The usual fiber specifications you will see are size, attenuation and bandwidth. While manufacturers have other specs that concern them, like numerical aperture (the acceptance angle of light into the fiber), ovality (how round the fiber is), concentricity of the core and cladding, etc., these specs do not affect you.


Fiber Itself

Fiber Optics, as we said, is sending signals down hair-thin strands of glass or plastic fiber. The light is "guided" down the center of the fiber called the "core". The core is surrounded by a optical material called the "cladding" that traps the light in the core using an optical technique called "total internal reflection." The core and cladding are usually made of ultra-pure glass, although some fibers are all plastic or a glass core and plastic cladding. The fiber is coated with a protective plastic covering called the "primary buffer coating" that protects it from moisture and other damage. More protection is provided by the "cable" which has the fibers and strength members inside an outer covering called a "jacket".
 

Multimode & Singlemode Fibers

Multimode & Singlemode fiber are the two types of fiber in common use. Both fibers are 125 microns in outside diameter - a micron is one one-millionth of a meter and 125 microns is 0.005 inches- a bit larger than the typical human hair.

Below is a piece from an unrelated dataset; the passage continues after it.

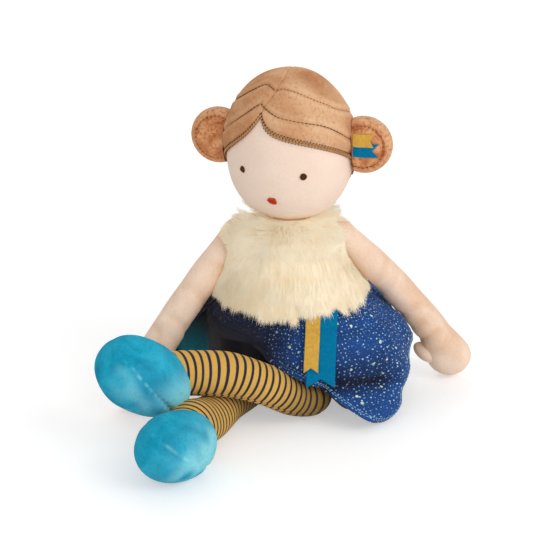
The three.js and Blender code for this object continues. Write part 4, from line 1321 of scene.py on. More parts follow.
class RAGDOLL_OT_buns(bpy.types.Operator):
    """Adds the two buns, each with its ring of stitches."""

    bl_idname = "rag_doll.buns"
    bl_label = "Add buns"

    def execute(self, context):
        for name, side in OUTWARDS.items():
            self.bun(name, side, context.scene.rag_doll_sizes)
        return {"FINISHED"}

    def surface(self, side, rho, angle, facing, lift=0.0):
        """A flat pad as thick as pad_swell says, drawn in by a ring of stitches."""
        ring = bump(rho - BUN_RING, 0.055)
        pucker = 0.35 * np.cos(26 * angle) * bump(rho - BUN_RING, 0.16)
        thick = BUN_HALF_THICKNESS * pad_swell(rho) * (1 - 0.22 * ring) + pucker + lift
        x = side * BUN_REACH + BUN_RADIUS * rho * np.cos(angle)
        y = BUN_SETBACK + facing * thick
        z = HEAD_CENTRE[2] + BUN_LIFT + BUN_RADIUS * rho * np.sin(angle)
        return np.stack(np.broadcast_arrays(x, y, z), -1)

    def clear_of_hair(self, points, side):
        """Moves what would lie in the hair out along X to the hair's face."""
        grow = 2.2
        local = points - HEAD_CENTRE
        wide, deep = head_halves(grow)
        rise = np.clip(np.abs(local[..., 2]) / (HEAD_HALF_HEIGHT + grow), 0, 0.999)
        power = head_power(local[..., 2])
        reach = (1 - rise**power) ** (1 / power)
        face = wide * np.sqrt(np.clip(reach**2 - (local[..., 1] / deep) ** 2, 0, None))
        moved = points.copy()
        moved[..., 0] = side * np.maximum(side * points[..., 0], face)
        return moved

    def bun(self, name, side, sizes):
        tilt = np.linspace(0, np.pi, 92)[1:-1, None]
        angle = full_turn(120)[None]
        rho, facing = np.sin(tilt), np.where(tilt < np.pi / 2, -1, 1)
        rings = self.surface(side, rho, angle, facing)
        lumps = soft_noise(rings, 16, 12 + side)
        rings[..., 1] -= 0.35 * lumps * (1 - rho[..., 0:1] ** 6)
        # On the buns the nap is paler outside the ring of stitches.
        crushed = np.broadcast_to(0.75 * smooth(rho, BUN_RING, 1), rings.shape[:2])
        rings = self.clear_of_hair(rings, side)
        ends = [self.clear_of_hair(self.surface(side, 0.0, 0.0, way), side) for way in (-1, 1)]
        bun = closed_body(f"bun_{name}_velour", turned(rings), turned(ends[0]), turned(ends[1]),
                          {"crushed": crushed})
        dress(bun, "bun", "head", "hair_velour", [f"bun_{name}"])
        for facing, where in ((-1, "front"), (1, "back")):
            angle = np.linspace(0, 2 * np.pi, 33)[:-1]
            start = self.surface(side, BUN_RING, angle, facing, 0.1)
            end = self.surface(side, BUN_RING, angle + 0.12, facing, 0.1)
            outside = side * start[:, 0] > sizes.head_half_width / MM * 0.94
            ways = np.broadcast_to([0.0, facing, 0.0], start.shape)
            head_stitches(f"bun_{name}_stitches_{where}", start[outside], end[outside],
                          ways[outside], 0.32, 0.25, "rust_thread")


def ribbon(name, width, length, place, notch, waves=0.0):
    """A ribbon with a swallow-tail end: place(x, s, lift) puts its points over what it lies on.

    At x across, the ribbon is length - notch (1 - |2u - 1|) long.
    """
    u = np.linspace(0, 1, 25)[None]
    v = np.linspace(0, 1, 70)[:, None]
    x = (u - 0.5) * width + 0 * v
    s = (length - notch * (1 - np.abs(2 * u - 1))) * v
    wave = waves * np.sin(2 * np.pi * s / length * 1.3) * smooth(s, 0, length / 3)
    over, under = place(x, s, RIBBON_THICKNESS + wave), place(x, s, wave)
    return thick_sheet(name, over, under, False, {"along": s})


class RAGDOLL_OT_hair_ribbons(bpy.types.Operator):
    """Adds the two ribbon tails on the left bun."""

    bl_idname = "rag_doll.hair_ribbons"
    bl_label = "Add hair ribbons"

    def execute(self, context):
        """Each lies on the bun's face, as far in front of its middle as pad_swell says."""

        def on_bun(middle, lift, start):
            def place(x, s, thick):
                across, rise = start + s, middle - x
                rho = np.clip(np.hypot(across, rise) / BUN_RADIUS, 0, 1)
                y = BUN_SETBACK - BUN_HALF_THICKNESS * pad_swell(rho) - 0.6 - lift - thick
                z = HEAD_CENTRE[2] + BUN_LIFT + rise
                return turned(np.stack(np.broadcast_arrays(BUN_REACH + across, y, z), -1))

            return place

        teal = ribbon("hair_ribbon_teal_cloth", 9.4, 17.5, on_bun(-0.6, 0.4, -5), SWALLOW_TAIL, 0.3)
        dress(teal, "teal", "hair_ribbons", "teal_ribbon", ["hair_ribbon_teal"])
        yellow = ribbon("hair_ribbon_yellow_cloth", 8.6, 14, on_bun(6.2, 1.3, -5), 2.0, 0.3)
        dress(yellow, "yellow", "hair_ribbons", "yellow_ribbon", ["hair_ribbon_yellow"])
        return {"FINISHED"}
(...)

Multimode fiber has light traveling in the core in many rays, called modes. It has a bigger core (almost always 62.5 microns, but sometimes 50 microns ) and is used with LED sources at wavelengths of 850 and 1300 nm (see below!) for slower local area networks (LANs) and lasers at 850 and 1310 nm for networks running at gigabits per second or more.

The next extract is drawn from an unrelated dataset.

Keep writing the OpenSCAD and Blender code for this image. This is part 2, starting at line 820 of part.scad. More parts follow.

Singlemode fiber has a much smaller core, only about 9 microns, so that the light travels in only one ray. It is used for telephony and CATV with laser sources at 1300 and 1550 nm.

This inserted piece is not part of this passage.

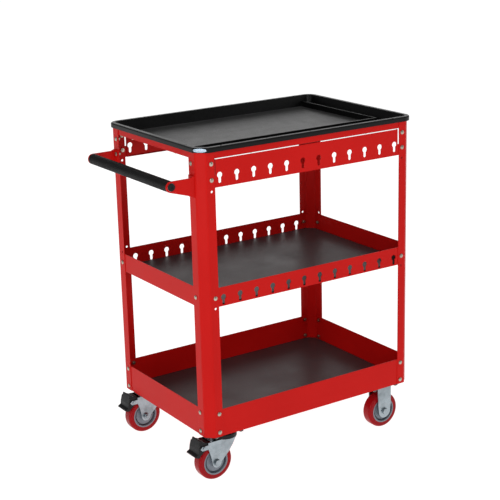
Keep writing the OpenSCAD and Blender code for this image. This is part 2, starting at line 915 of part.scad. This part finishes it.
// a leg seen from above: flat beside the wheel, folded inwards in front of it
module fork_plan() {
    fold_in = (fork_front + fold_offset + 1) * tan(fold_angle);
    polygon([[-ear_back - 1, -fork_outside], [-fold_offset, -fork_outside],
        [fork_front + 1, -fork_outside + fold_in], [fork_front + 1, -fork_inside + fold_in],
        [-fold_offset, -fork_inside], [-ear_back - 1, -fork_inside]]);
}

// stamped fork, free to turn on its balls
module swivel_fork() {
    color(zinc_grey) difference() {
        union() {
            // crown
            translate([0, 0, crown_top - fork_sheet]) linear_extrude(fork_sheet) {
                circle(r = crown_radius);
                translate([-crown_back, -fork_outside]) square([crown_back, 2 * fork_outside]);
            }
            // raised ring that carries the balls
            translate([0, 0, crown_top - 1])
                cylinder(r = race_radius + race_land, h = cup_bottom - race_gap - crown_top + 1);
            for (m = [0, 1]) mirror([0, m, 0]) intersection() {
                linear_extrude(base_height) fork_plan();
                rotate([90, 0, 0]) linear_extrude(2 * fork_outside) fork_outline();
            }
        }
        ball_groove(race_play);
        translate([0, 0, crown_top - 2 * fork_sheet])
            cylinder(d = kingpin_diameter + 2 * kingpin_play, h = 4 * fork_sheet);
        translate([-castor_trail, 0, wheel_radius]) rotate([90, 0, 0])
            cylinder(d = axle_diameter, h = 3 * fork_outside, center = true);
        translate([-pivot_back, 0, pivot_height]) rotate([90, 0, 0])
            cylinder(d = pin_diameter, h = 3 * fork_outside, center = true);
    }
}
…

Plastic Optical Fiber (POF) is large core ( about 1mm) fiber that can only be used for short, low speed networks.

Step index multimode was the first fiber design but is too slow for most uses, due to the dispersion caused by the different path lengths of the various modes. Step index fiber is rare - only POF uses a step index design today.

Graded index multimode fiber uses variations in the composition of the glass in the core to compensate for the different path lengths of the modes. It offers hundreds of times more bandwidth than step index fiber - up to about 2 gigahertz.

Singlemode fiber shrinks the core down so small that the light can only travel in one ray. This increases the bandwidth to almost infinity - but it's practically limited to about 100,000 gigahertz - that's still a lot!

 

Size Matters

Fiber, as we said, comes in two types, singlemode and multimode. Except for fibers used in specialty applications, singlemode fiber can be considered as one size and type. If you deal with long haul telecom customers, you may have to work with manufacturers on specialty singlemode fibers.

Multimode fibers originally came in several sizes, optimized for various networks and sources, but the data industry standardized on 62.5 core fiber in the mid-80s (62.5/125 fiber has a 62.5 micron core and a 125 micron cladding.) Recently, as gigabit and 10 gigabit networks have become widely used, an old fiber has been revived. The 50/125 fiber was used from the late 70s with lasers for telecom applications before singlemode fiber became available. It offers higher bandwidth with the laser sources used in the gigabit LANs and can go longer distances. While it still represents a smaller volume than 62.5/125, it is growing.

 

 Fiber Types and Typical Specifications
 Core/Cladding  Attenuation Bandwidth  Applications/Notes

 Multimode Graded-Index
 (microns) @850/1300 nm @850/1300 nm  
 50/125 OM2   3/1 dB/km 500/500 MHz-km  Laser-rated for GbE LANs
 50/125 OM3   3/1 dB/km 2000/500 MHz-km  Optimized for 850 nm VCSELs
 50/125 OM4   3/1 dB/km 3500/500 MHz-km  Optimized for 850 nm VCSELs, speeds > 10 Gb/s
 62.5/125 OM1  3/1 dB/km  160/500 MHz-km  Most common LAN fiber
 100/140   3/1 dB/km 150/300 MHz-km  Obsolete

Singlemode
  @1310/1550 nm    
 8-9/125  0.4/0.25 dB/km
 HIGH!
~100 Terahertz
 Telco/CATV/long high speed LANs

Multimode Step-Index
  @850 nm @850 nm  
 200/240  4-6 dB/km  50 MHz-km  Slow LANs & links

POF (plastic optical fiber)
   @ 650 nm   @ 650 nm  
 1 mm  ~ 1 dB/m  ~5 MHz-km  Short Links & Cars

 

CAUTION: You cannot mix and match fibers! Trying to connect singlemode to multimode fiber can cause 20 dB loss - that's 99% of the power. Even connections between 62.5/125 and 50/125 can cause loss of 3 dB or more - over half the power.